Yearwood further argues that the State's evidence of aggravated battery was insufficient because the trial court failed to instruct the jury on the full statutory definition of “visible bodily harm,” one of the elements of the offense of battery, i.e., that “the term visible bodily harm means bodily harm capable of being perceived by a person other than the victim and may include, but is not limited to, substantially blackened eyes, substantially swollen lips or other facial or body parts, or substantial bruises to [the] body.” (Punctuation omitted.) OCGA § 16-5-23.1(b); see also Carroll v. State, 293 Ga.App. 721, 723-724(1), 667 S.E.2d 708 (2008) (requiring the full instruction). We need not consider this argument because our review of a claim of insufficient evidence, as here, is limited to the evidence alone. Jackson, supra, 443 U.S. 307, 99 S.Ct. 2781. Such limitation aside, the trial court gave its charge on battery less the statutory definition of visible bodily harm at Yearwood's request, and Yearwood did not object to the charge as given. As to Yearwood's request to charge aggravated battery, a party cannot induce error and complain later. Stewart v. State, 239 Ga. 588, 590(6), 238 S.E.2d 540 (1977). As to Yearwood's failure to object to the charge as given, “a party cannot complain of the giving of an instruction to the jury unless he objects thereto after the court has instructed the jury and before the jury returns a verdict.” (Citations and punctuation omitted.) Johnson v. State, 293 Ga.App. 294, 296(2), 666 S.E.2d 635 (2008).

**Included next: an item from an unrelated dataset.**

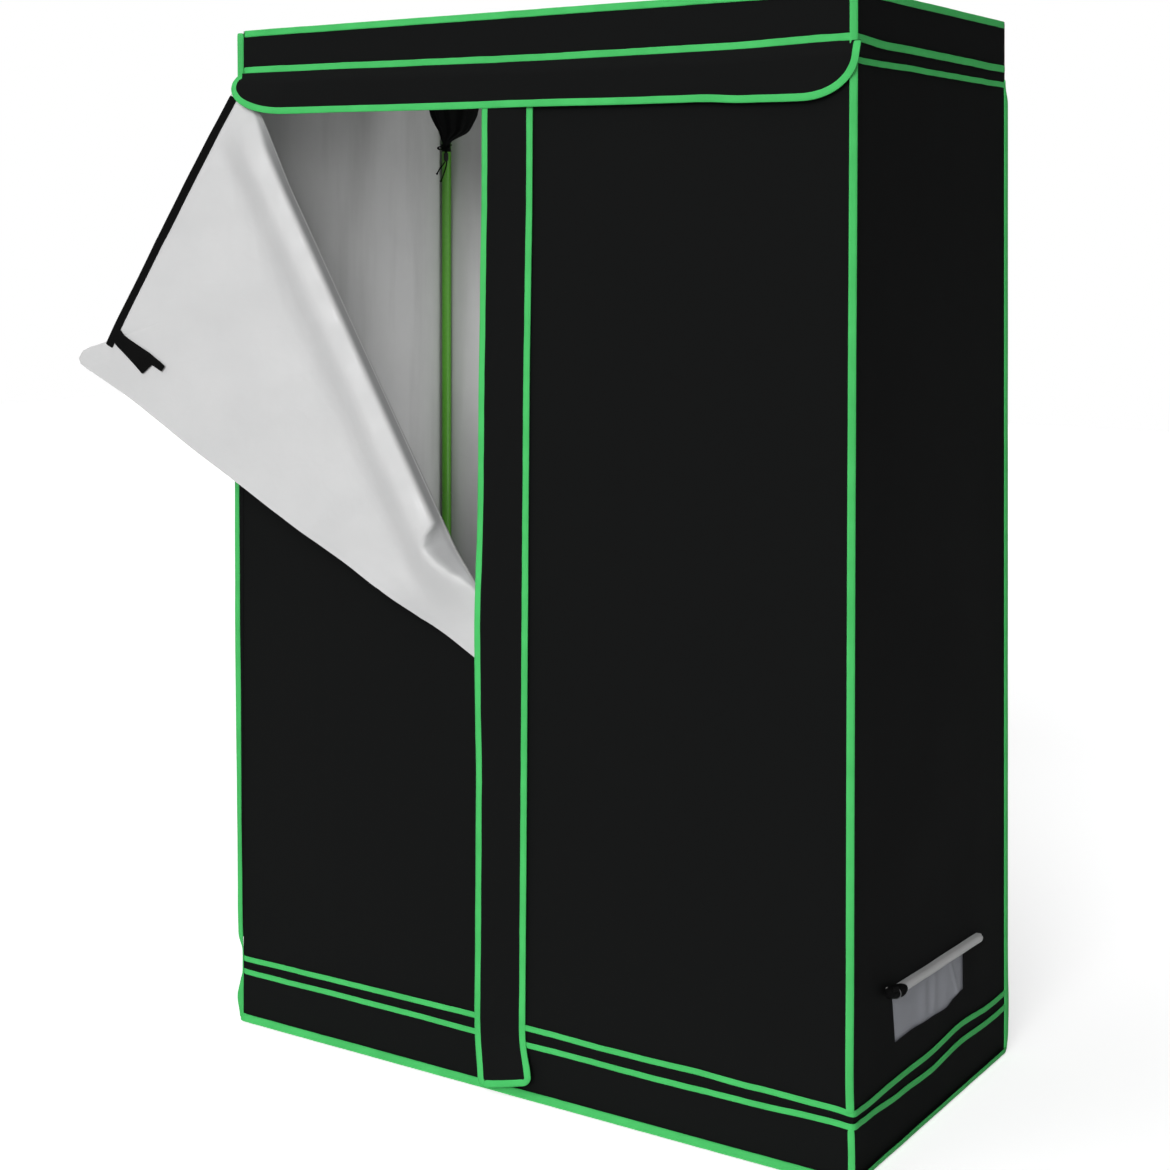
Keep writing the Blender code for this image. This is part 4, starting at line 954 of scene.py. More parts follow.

2. Further, Yearwood contends that the trial court erred in charging the jury on parties to a crime, arguing that there was no evidence to support a charge thereon. Again, we disagree.
“A charge on parties to a crime is error only where there is insufficient evidence, circumstantial or otherwise, to support the theory.” (Footnote omitted.) Nation v. State, 252 Ga.App. 620, 623(4), 556 S.E.2d 196 (2001). Here, it is undisputed that Yearwood and Stephens were present at the time the child was beaten and injured; they talked about what had occurred prior to punishing the child; they subsequently talked about what had occurred; they discussed when to take the child to the hospital; and they feigned ignorance as to how the child had been injured upon being interviewed by police. At trial, they tried to blame each other for what had occurred. Stephens indicated that the child might have hit her head on a coffee table as the punishment was administered. Yearwood testified that she thought Stephens could have hurt the child, while her lawyer more pointedly argued that Stephens, in fact, was the perpetrator.
Even were it otherwise, where there is no reasonable possibility that an erroneous charge on parties to a crime misled the jury or permitted a defendant's conviction on an erroneous theory, the error is harmless. Welch v. State, 163 Ga.App. 383(2), 294 S.E.2d 596 (1982). This is such a case. At trial, Yearwood admitted to the switching and that she caused some of the bruising to the child. No one testified that any other party caused the child's injuries. As to Stephens, Yearwood testified only that he might have done so. The only theory that anyone other than Yearwood harmed the child came from her trial counsel who offered no evidence to that effect.
Under these circumstances, the trial court did not err in charging the jury on parties to a crime.
For the reasons set forth above, we affirm the trial court's order denying Yearwood's motion for a new trial.
MILLER, Chief Judge.
ANDREWS, P.J., and BARNES, J., concur.